Crime and Punishment
by Fyodor Dostoevsky
I previously read Crime and Punishment in high school as reference book for the SAT essay section. 0/10 would not recommend doing that. But knowing the plot allowed me to fully appreciate the concepts and thoughts embodied within Crime and Punishment.
Reading it now and learning about the period that Dostoevsky lived in while writing this, I realize that the book is about the clash of theologies. The book explores concepts such as utilitarianism, rationalism, and even nihilism taken to their respective extremes. Throughout the book, we follow Raskolnikov’s suffocating journey as he tries to rationalize and understand what he has done. It was relentless in portraying, pushing, and diffusing Raskolnikov’s mental imagery and aspirations.
After finishing the novel, I was left with an seed of an answer to the following two questions,
- What does it mean to achieve greatness?

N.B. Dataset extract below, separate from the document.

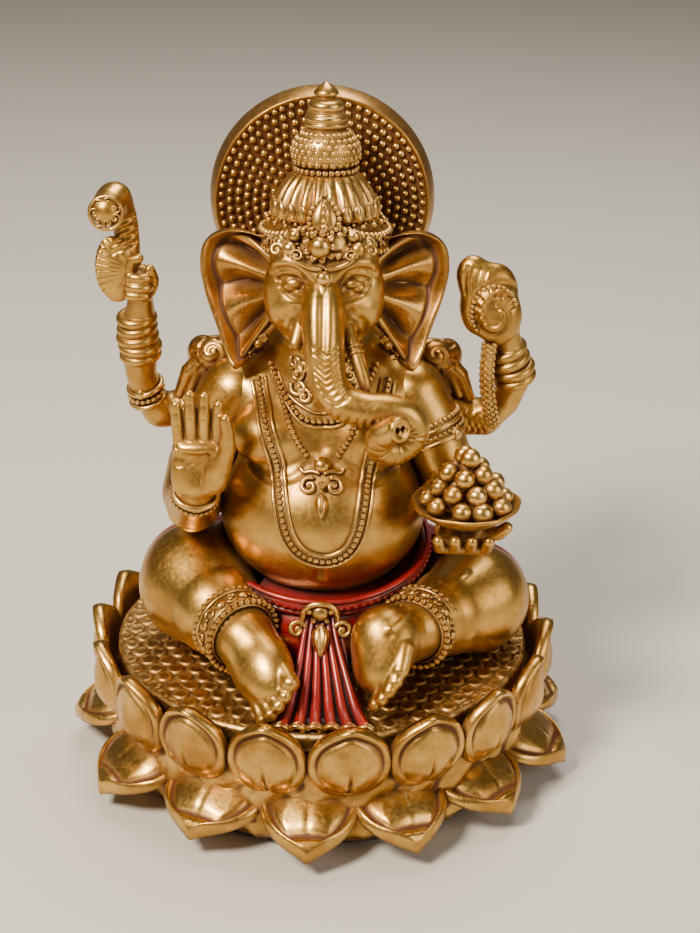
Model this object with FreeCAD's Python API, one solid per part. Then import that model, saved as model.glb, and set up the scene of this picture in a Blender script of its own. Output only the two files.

- Does greater good truly exist?
Greater good only exists in an vacumn. There are very few large positive sum actions that we can do within our lives. In any action, there are winners and losers. We see history primarily in the lends of the victor and thus see history in mainly a series of correct decisions. We gloss over the pain of the losers and let it fade into the footnotes of history. From the perspective of the older woman, she never actively harmed anyone and to her, her life was the greater good. In the perspective of Raskolnikov, perhaps the greater good was in taking the money to use for the future. In the perspective of Petrovich, Raskolnikov’s line of thinking is dangerous in that the line between greater good and evil is so incredibly thin. Perhaps there’s no right answer.
All in all, I came away from the book hopeful and energized for the future.